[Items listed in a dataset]
— Begin —

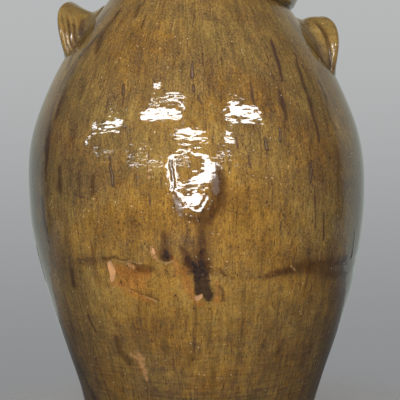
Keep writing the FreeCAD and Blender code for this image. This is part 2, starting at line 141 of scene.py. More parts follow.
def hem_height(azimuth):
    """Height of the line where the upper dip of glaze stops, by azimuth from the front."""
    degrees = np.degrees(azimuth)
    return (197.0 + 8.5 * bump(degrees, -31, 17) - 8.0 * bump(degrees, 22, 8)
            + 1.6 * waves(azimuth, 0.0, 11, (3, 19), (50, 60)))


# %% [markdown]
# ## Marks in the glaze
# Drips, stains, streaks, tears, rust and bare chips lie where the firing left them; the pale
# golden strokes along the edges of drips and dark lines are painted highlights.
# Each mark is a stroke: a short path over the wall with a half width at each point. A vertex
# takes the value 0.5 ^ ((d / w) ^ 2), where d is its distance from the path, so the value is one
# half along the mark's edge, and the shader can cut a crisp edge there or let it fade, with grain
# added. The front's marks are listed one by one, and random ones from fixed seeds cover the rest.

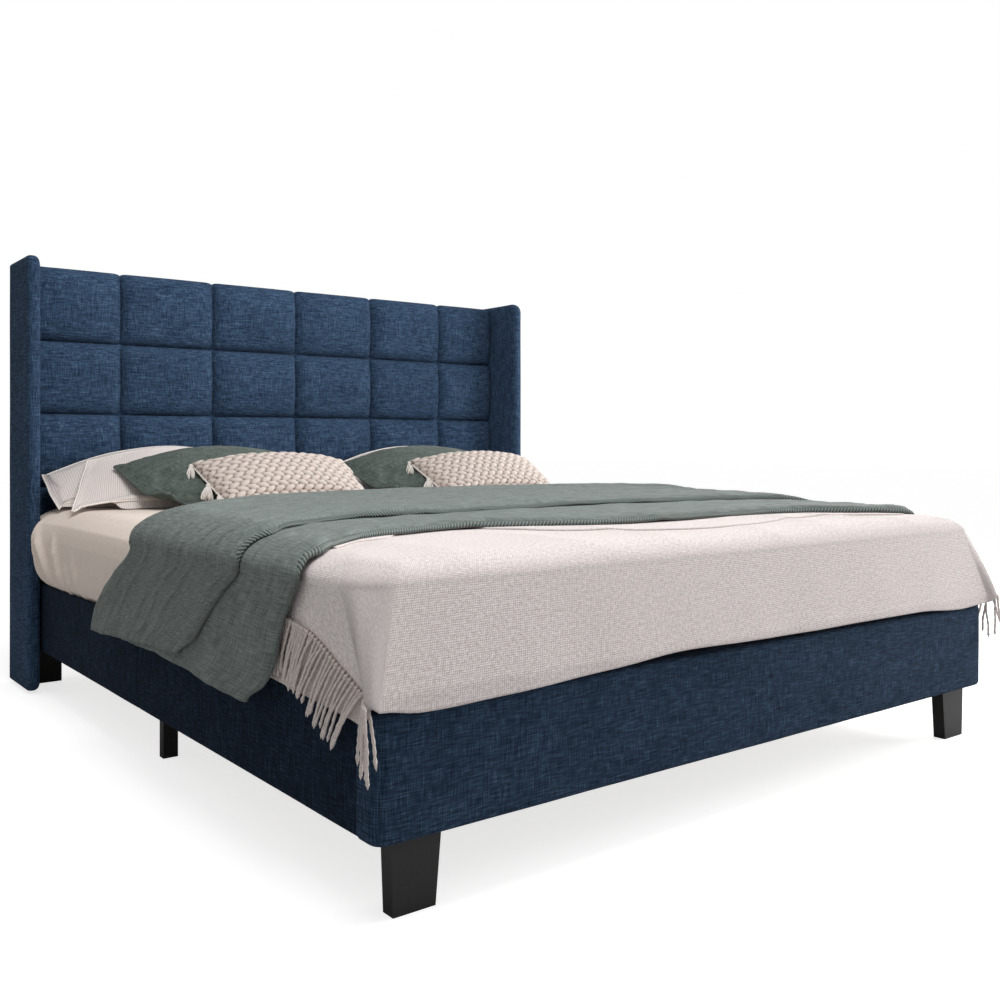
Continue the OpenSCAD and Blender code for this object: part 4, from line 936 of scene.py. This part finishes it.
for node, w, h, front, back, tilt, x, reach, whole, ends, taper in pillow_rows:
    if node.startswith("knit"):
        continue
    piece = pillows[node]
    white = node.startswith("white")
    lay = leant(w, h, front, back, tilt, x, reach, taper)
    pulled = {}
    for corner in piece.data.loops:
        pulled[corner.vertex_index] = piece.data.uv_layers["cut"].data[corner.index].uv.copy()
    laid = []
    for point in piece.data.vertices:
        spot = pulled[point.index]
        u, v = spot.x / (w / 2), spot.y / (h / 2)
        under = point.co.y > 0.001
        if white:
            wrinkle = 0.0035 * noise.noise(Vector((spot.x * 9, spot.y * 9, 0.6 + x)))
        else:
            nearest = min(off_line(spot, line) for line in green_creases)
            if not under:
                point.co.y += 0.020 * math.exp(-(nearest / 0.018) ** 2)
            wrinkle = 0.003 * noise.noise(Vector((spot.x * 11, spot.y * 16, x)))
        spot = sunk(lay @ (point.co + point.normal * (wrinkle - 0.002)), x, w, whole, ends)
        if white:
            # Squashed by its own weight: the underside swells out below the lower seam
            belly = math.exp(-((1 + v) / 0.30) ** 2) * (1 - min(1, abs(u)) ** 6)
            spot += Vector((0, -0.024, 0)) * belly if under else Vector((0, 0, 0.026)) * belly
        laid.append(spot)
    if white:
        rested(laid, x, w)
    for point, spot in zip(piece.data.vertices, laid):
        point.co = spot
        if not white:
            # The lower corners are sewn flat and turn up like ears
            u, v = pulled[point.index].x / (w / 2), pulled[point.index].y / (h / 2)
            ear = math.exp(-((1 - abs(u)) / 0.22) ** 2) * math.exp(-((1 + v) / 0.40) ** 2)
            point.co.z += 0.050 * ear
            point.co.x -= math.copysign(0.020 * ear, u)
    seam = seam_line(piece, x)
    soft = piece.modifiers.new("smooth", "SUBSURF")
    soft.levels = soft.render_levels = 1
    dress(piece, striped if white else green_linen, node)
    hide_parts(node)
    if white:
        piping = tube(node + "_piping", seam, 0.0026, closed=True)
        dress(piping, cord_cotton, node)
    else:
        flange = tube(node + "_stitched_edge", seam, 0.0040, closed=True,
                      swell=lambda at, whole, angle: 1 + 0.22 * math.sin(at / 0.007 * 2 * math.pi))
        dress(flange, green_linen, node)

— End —

TASK STATEMENT
All of the lines above must be returned exactly.

TASK OUTPUT
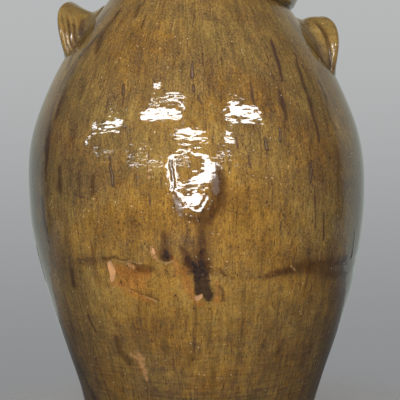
Keep writing the FreeCAD and Blender code for this image. This is part 2, starting at line 141 of scene.py. More parts follow.
def hem_height(azimuth):
    """Height of the line where the upper dip of glaze stops, by azimuth from the front."""
    degrees = np.degrees(azimuth)
    return (197.0 + 8.5 * bump(degrees, -31, 17) - 8.0 * bump(degrees, 22, 8)
            + 1.6 * waves(azimuth, 0.0, 11, (3, 19), (50, 60)))


# %% [markdown]
# ## Marks in the glaze
# Drips, stains, streaks, tears, rust and bare chips lie where the firing left them; the pale
# golden strokes along the edges of drips and dark lines are painted highlights.
# Each mark is a stroke: a short path over the wall with a half width at each point. A vertex
# takes the value 0.5 ^ ((d / w) ^ 2), where d is its distance from the path, so the value is one
# half along the mark's edge, and the shader can cut a crisp edge there or let it fade, with grain
# added. The front's marks are listed one by one, and random ones from fixed seeds cover the rest.

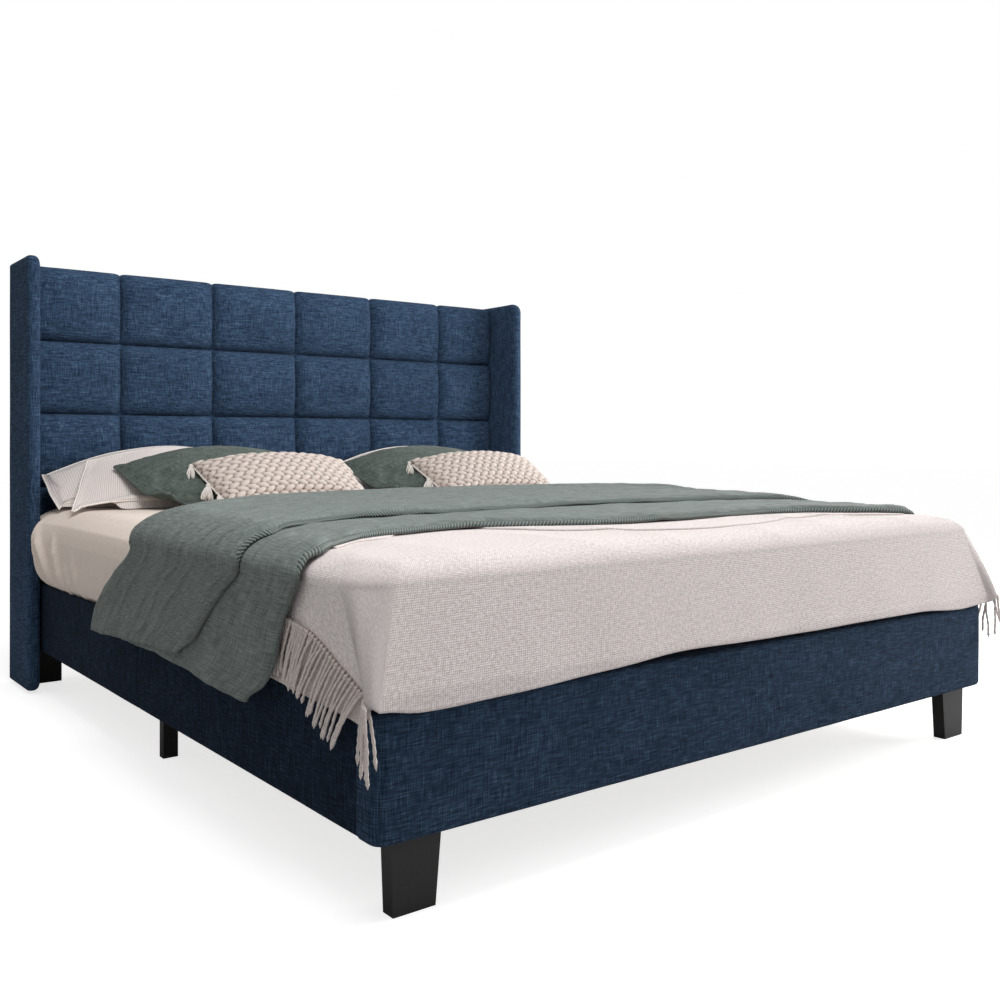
Continue the OpenSCAD and Blender code for this object: part 4, from line 936 of scene.py. This part finishes it.
for node, w, h, front, back, tilt, x, reach, whole, ends, taper in pillow_rows:
    if node.startswith("knit"):
        continue
    piece = pillows[node]
    white = node.startswith("white")
    lay = leant(w, h, front, back, tilt, x, reach, taper)
    pulled = {}
    for corner in piece.data.loops:
        pulled[corner.vertex_index] = piece.data.uv_layers["cut"].data[corner.index].uv.copy()
    laid = []
    for point in piece.data.vertices:
        spot = pulled[point.index]
        u, v = spot.x / (w / 2), spot.y / (h / 2)
        under = point.co.y > 0.001
        if white:
            wrinkle = 0.0035 * noise.noise(Vector((spot.x * 9, spot.y * 9, 0.6 + x)))
        else:
            nearest = min(off_line(spot, line) for line in green_creases)
            if not under:
                point.co.y += 0.020 * math.exp(-(nearest / 0.018) ** 2)
            wrinkle = 0.003 * noise.noise(Vector((spot.x * 11, spot.y * 16, x)))
        spot = sunk(lay @ (point.co + point.normal * (wrinkle - 0.002)), x, w, whole, ends)
        if white:
            # Squashed by its own weight: the underside swells out below the lower seam
            belly = math.exp(-((1 + v) / 0.30) ** 2) * (1 - min(1, abs(u)) ** 6)
            spot += Vector((0, -0.024, 0)) * belly if under else Vector((0, 0, 0.026)) * belly
        laid.append(spot)
    if white:
        rested(laid, x, w)
    for point, spot in zip(piece.data.vertices, laid):
        point.co = spot
        if not white:
            # The lower corners are sewn flat and turn up like ears
            u, v = pulled[point.index].x / (w / 2), pulled[point.index].y / (h / 2)
            ear = math.exp(-((1 - abs(u)) / 0.22) ** 2) * math.exp(-((1 + v) / 0.40) ** 2)
            point.co.z += 0.050 * ear
            point.co.x -= math.copysign(0.020 * ear, u)
    seam = seam_line(piece, x)
    soft = piece.modifiers.new("smooth", "SUBSURF")
    soft.levels = soft.render_levels = 1
    dress(piece, striped if white else green_linen, node)
    hide_parts(node)
    if white:
        piping = tube(node + "_piping", seam, 0.0026, closed=True)
        dress(piping, cord_cotton, node)
    else:
        flange = tube(node + "_stitched_edge", seam, 0.0040, closed=True,
                      swell=lambda at, whole, angle: 1 + 0.22 * math.sin(at / 0.007 * 2 * math.pi))
        dress(flange, green_linen, node)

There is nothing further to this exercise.